Non-migratory slip masterbatches are available with 10% and 20% slip for LLDPE blown films, LDPE cast films and extrusion coatings, and PP cast films. These slips can transfer across film surfaces on tightly wound rolls and they reduce film clarity more than primary or secondary amides.
New for lamination
The COF of polyethylene films containing erucamide slip agent often rises when the films are adhesively laminated to other films. This is believed to occur because erucamide is attracted to the adhesives or to the polar substrates such as PET or nylon used in adhesive lamination.
The slip drawn away from the PE sealant surface can cause the COF to increase to 1.0 or more, which makes film movement more difficult through vertical form-fill-seal, printing, and other converting equipment. The loss of COF is more pronounced in laminated films that sit for a time before being converted or printed.

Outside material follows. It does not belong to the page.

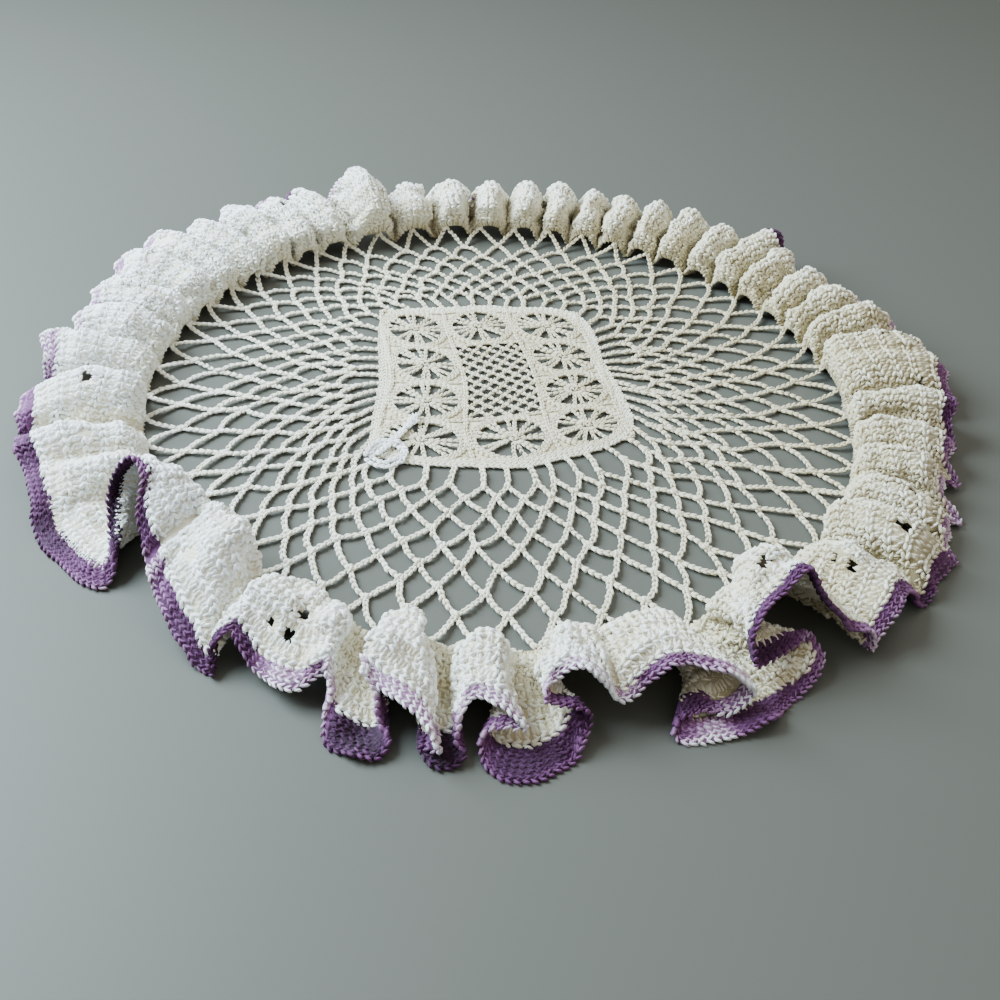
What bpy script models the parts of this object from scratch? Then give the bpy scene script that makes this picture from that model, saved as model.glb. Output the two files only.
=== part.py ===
# A round crochet doily: a flat lace net round an oblong flower panel, a deep ruffle worked on
# its rim, and a narrow edging in a second yarn along the ruffle's free edge.
# The origin is on the table, under the middle of the net. +Z is up and -Y is the front.

import math
from collections import namedtuple

import bpy
import numpy as np

MM = 0.001

RIM_RADIUS = 151 * MM
NET_THICK = 2 * MM
STRAND = 2.6 * MM
RIM_BAND = 2.4 * MM

# The net has LOOPS chain loops in each round. Its first round stands off the panel by FIRST_ROUND,
# as a share of the way to the rim, and the rounds after it widen by ROUND_GROWTH.
LOOPS = 36
ROUNDS = 6
FIRST_ROUND = 0.17
ROUND_GROWTH = 1.15

# The flower panel: 3 by 4 blocks, of which the two middle ones are a fine close mesh.
PANEL_CENTRE = (-3 * MM, 17 * MM)
PANEL_TURN = math.radians(13)
BLOCK_WIDE = 32 * MM
BLOCK_DEEP = 30 * MM
COLUMNS = 3
ROWS = 4
HALF_WIDE = COLUMNS * BLOCK_WIDE / 2
HALF_DEEP = ROWS * BLOCK_DEEP / 2
MIDDLE_BLOCKS = ((1, 1), (1, 2))
PANEL_BORDER = 3 * MM
CORNER_POWER = 7
PANEL_SAG = 3.5 * MM
PETALS = 8
PETAL_FROM = 3.4 * MM
PETAL_WIDEST = 9 * MM
PETAL_TO = 12.4 * MM
PETAL_WIDTH = 4.4 * MM

# How far each corner of the panel is pulled out of square: which corner, then the pull across and along.
Pull = namedtuple("Pull", "right back across along")
PULLS = (
    Pull(-1, -1, -12 * MM, 6 * MM),
    Pull(1, -1, 2 * MM, 10 * MM),
    Pull(1, 1, 1 * MM, -9 * MM),
    Pull(-1, 1, 4 * MM, 0),
)

# The ruffle's cloth. Across it, the root is 0 and the free edge is 1.
CLOTH_THICK = 1.5 * MM
EDGING_THICK = 1.5 * MM
PIECE_GAP = 0.3 * MM
EDGING_FROM = 0.92
EDGING_GAP = 0.011
RUFFLE_CELLS = 4
STEP_ALONG = 8 * MM
SHOULDER_OUT = 25 * MM
SHOULDER_DRAW_IN = 0.75
SHOULDER_SWING = 0.4
PLUMPNESS = 0.1
CREST_SHARE = 0.22
CREST_SIDE = 0.92
VALLEY_RISE = 3 * MM
VALLEY_LIFT = 2 * MM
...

A recently introduced type of slip can avert this problem by remaining in the PE layer. Thirty-day tests found that one such slip (Ampacet 102794) holds COF steady before and after lamination (Fig. 2). This slip was compared with a conventional erucamide and a non-migratory slip in 2-mil films with a three-layer coextruded structure commonly found in flexible food packaging—mLLDPE seal layer plus two octene-LLDPE layers. The films were laminated to a PET film with a solvent-based polyurethane adhesive.
COF in the samples containing the new slip settled in at 0.2 before and after lamination. COF in the films with the standard erucamide jumped more than five-fold to between 0.68 and 0.85 after lamination, while COF in films with the non-migratory slip rose modestly from about 0.35 to about 0.5.
Experience indicates that the new slip formulation should perform similarly in other film structures, such as coextruded LLDPE films with an EVA sealant layer. Ampacet 102794 is cost-effective because it can be used at a 2% letdown ratio. In addition, it does not need to be overdosed to compensate for slip lost in the sealant layer due to lamination.